The retail mortgage gross NPA and net NPA remained comfortable and stood at 1.0% and 0.7%, respectively.
The group also maintains healthy capitalisation, which inherently provides cushion against asset-side risk. JM Financial group has put in place adequate credit appraisal, strong risk management and processes, and strengthened them over last few years. In addition, the shift in the strategy towards asset light model for the wholesale credit business and increased focus on retail mortgage should help the group reduce concentration risk and keep the slippages range bound. Crisil Ratings will continue to monitor the trend in asset quality going ahead.
Susceptibility to uncertainties inherent in capital-market-related businesses, including regulatory changes
With capital market linked businesses forming the major product suit for the group, it remains susceptible to vagaries of the market. Since corporate and investor sentiments drive investment banking related activities and portfolio flows in the wealth management business, business and earnings are susceptible to cyclicality and volatility in capital markets as well as various other political, social and macroeconomic factors.

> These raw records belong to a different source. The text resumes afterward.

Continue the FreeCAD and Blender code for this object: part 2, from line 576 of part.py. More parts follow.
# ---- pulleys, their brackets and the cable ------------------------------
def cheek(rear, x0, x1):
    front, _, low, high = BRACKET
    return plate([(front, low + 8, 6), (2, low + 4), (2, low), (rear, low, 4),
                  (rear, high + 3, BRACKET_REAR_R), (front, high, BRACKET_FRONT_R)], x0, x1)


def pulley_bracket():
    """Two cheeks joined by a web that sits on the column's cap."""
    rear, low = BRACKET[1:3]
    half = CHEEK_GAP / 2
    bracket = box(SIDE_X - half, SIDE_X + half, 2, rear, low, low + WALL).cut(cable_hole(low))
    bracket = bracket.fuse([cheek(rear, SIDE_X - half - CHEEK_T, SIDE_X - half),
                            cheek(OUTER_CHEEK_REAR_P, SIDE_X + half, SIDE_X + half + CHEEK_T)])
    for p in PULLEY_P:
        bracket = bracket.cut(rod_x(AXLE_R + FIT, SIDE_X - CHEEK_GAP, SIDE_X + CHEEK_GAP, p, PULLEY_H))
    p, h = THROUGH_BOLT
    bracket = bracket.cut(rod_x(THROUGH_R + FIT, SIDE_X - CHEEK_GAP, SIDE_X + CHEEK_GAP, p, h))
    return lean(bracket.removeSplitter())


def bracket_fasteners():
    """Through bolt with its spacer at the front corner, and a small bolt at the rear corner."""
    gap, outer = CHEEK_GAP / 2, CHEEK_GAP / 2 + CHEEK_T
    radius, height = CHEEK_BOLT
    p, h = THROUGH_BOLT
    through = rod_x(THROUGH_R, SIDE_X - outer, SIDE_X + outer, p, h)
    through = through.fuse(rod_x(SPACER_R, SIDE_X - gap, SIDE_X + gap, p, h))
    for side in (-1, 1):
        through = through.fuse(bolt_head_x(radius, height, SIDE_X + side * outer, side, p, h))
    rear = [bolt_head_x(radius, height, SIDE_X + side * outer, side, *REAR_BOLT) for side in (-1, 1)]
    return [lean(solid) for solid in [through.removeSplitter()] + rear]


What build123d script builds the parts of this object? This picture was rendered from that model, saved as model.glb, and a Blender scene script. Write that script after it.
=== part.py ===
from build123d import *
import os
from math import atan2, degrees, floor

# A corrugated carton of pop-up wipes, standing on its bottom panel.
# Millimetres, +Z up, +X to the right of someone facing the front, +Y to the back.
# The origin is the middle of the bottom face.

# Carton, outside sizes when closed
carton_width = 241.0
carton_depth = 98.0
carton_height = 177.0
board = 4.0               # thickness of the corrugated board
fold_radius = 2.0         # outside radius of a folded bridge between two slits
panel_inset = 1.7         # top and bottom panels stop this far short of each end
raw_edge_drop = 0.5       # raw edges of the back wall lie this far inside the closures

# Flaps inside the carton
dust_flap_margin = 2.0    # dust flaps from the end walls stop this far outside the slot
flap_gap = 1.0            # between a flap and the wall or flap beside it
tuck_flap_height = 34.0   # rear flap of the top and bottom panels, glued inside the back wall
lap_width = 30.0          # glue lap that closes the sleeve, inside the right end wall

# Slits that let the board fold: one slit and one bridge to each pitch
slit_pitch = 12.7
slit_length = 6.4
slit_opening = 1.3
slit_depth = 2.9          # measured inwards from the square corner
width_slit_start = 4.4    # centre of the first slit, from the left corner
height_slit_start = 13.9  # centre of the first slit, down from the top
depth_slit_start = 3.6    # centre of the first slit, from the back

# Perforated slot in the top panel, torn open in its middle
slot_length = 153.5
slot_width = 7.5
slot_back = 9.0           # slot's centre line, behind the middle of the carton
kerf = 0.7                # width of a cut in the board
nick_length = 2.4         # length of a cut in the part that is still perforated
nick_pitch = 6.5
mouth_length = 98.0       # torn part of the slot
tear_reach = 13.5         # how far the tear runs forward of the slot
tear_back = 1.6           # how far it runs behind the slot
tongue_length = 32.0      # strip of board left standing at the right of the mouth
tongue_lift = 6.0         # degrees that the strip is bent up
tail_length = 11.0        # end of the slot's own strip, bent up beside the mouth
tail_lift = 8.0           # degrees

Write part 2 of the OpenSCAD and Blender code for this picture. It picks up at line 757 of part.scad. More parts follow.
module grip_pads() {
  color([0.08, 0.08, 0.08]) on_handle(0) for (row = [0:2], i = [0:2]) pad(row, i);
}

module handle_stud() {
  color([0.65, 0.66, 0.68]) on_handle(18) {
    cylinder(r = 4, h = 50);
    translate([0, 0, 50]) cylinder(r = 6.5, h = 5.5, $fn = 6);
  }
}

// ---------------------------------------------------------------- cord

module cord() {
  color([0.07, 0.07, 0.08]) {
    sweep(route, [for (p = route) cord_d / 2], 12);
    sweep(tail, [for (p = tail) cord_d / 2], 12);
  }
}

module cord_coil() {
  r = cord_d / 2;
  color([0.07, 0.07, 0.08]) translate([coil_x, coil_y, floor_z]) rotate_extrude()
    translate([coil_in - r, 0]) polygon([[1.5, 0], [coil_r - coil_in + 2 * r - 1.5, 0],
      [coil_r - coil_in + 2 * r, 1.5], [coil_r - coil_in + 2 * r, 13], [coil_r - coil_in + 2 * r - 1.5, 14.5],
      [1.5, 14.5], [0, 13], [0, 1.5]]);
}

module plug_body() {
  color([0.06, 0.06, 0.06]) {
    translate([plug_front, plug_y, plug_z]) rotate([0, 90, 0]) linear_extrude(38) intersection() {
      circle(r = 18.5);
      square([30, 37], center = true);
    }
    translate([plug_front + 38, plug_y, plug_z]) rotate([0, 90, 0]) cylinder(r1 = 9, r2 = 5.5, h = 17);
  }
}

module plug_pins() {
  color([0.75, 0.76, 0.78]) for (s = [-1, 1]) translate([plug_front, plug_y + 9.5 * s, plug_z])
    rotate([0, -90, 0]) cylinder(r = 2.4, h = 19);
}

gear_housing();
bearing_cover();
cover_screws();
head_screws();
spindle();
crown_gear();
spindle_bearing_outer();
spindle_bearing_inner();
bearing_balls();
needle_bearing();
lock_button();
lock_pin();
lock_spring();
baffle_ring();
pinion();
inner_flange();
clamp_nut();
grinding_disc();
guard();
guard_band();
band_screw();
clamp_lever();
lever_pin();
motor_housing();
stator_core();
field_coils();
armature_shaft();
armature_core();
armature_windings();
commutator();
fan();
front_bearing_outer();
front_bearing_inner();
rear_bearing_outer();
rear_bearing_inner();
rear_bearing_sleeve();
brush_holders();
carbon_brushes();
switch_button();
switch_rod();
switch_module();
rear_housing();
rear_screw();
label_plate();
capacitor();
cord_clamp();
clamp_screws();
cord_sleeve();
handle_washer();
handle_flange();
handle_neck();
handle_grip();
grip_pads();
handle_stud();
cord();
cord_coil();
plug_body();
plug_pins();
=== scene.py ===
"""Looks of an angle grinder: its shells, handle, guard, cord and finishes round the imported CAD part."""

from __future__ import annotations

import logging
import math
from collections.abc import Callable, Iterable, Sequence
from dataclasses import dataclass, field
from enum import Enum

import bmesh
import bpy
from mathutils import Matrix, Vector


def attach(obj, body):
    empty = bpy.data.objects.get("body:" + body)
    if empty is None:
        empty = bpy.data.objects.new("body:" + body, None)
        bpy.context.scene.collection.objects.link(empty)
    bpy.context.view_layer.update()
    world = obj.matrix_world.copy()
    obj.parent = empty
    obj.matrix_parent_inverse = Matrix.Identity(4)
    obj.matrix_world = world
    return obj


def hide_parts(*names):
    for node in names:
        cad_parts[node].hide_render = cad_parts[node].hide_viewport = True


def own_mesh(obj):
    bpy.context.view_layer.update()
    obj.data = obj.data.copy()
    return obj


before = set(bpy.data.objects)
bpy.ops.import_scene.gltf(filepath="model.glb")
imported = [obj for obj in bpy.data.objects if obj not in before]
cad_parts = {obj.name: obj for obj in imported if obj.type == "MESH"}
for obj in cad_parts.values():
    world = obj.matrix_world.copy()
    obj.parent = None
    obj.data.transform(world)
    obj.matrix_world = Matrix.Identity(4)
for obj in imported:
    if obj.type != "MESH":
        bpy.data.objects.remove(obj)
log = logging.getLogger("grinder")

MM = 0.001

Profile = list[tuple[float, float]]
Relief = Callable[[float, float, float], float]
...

The group is also exposed to regulatory risk. Unlike lending operations, investment banking and wealth and asset management are largely fee-based businesses, and thus, any credit event has a relatively lower impact on them. However, these businesses operate in a highly regulated environment, and any unanticipated change can adversely impact the business model. For instance, in the last few years, regulations that prohibited upfront commissions, led to a sharp erosion in commission income. Similarly, in the broking business, with the objective of enhancing transparency and limiting the misuse of funds, the Securities and Exchange Board of India (SEBI) introduced a few regulations in the past 3-4 years. Some of these include upfront margin collection for intraday positions and limiting the use of power of attorney, with the most recent being a revised Equity Index Derivatives Framework.
Therefore, any change in market sentiment or regulatory change could adversely impact the businesses of the group and will remain monitorable.